Por vezes, dou comigo a matutar e a pensar em algumas almas penadas que apareceram nas manifestaçõezinhas de Lisboa e Porto para protestar pelo facto do partido mais votado (o de Passos) não poder afinal governar pelo simples jogo político parlamentar. Onde estarão hoje essas almas penadas? Serão elas o suporte da guerrilha suicida instalada no grupo parlamentar? Estarão os guerrilheiros a pensar manter-se ativos até devolver às terras do Norte o pretensamente reorganizador Rio?

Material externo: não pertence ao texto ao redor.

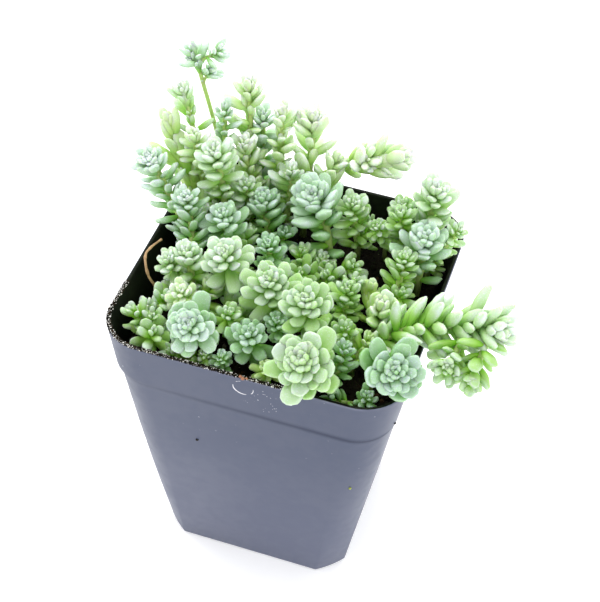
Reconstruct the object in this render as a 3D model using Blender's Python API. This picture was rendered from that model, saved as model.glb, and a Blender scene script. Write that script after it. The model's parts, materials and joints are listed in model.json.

Dou também comigo a matutar que a política tem destas coisas. Não imaginaria poder alimentar alguma empatia por um candidato como Rui Rio, que não corresponde de facto ao meu sentido de modernidade. Mas, face à rapaziada que vai alimentando essa guerrilha e se vai agarrando pour cause a um lugar parlamentar, apetece-me dizer Rio vai-te a eles. O que me sugere que algum eleitorado possa estar a pensar o mesmo. É verdade que a agenda de Rio não é aliciante e a sua aprendizagem para lidar com os amigos da corte, sim mais do que tudo são amigos da corte, vai ser longa e dura. Mas, se pelo menos em matéria de descentralização, Rio conseguir que o equilibrado pacote de descentralização do PS se liberte das incompreensíveis medidas, avulsamente anunciadas, de eleições diretas para as presidências das Áreas Metropolitanas e de eleições dos Presidentes das CCDR a partir de um colégio eleitoral de autarcas, serei o primeiro a felicitá-lo. Já no que respeita ao tema dos Fundos Estruturais e PT2030, o ex-secretário de Estado de Maduro Castro Almeida, face à génese do PT2020 e à sua atribulada negociação não me inspira grandes otimismos.

O PS tem aqui um desafio enorme, mas seguramente retribuidor, de gestão política equilibrada.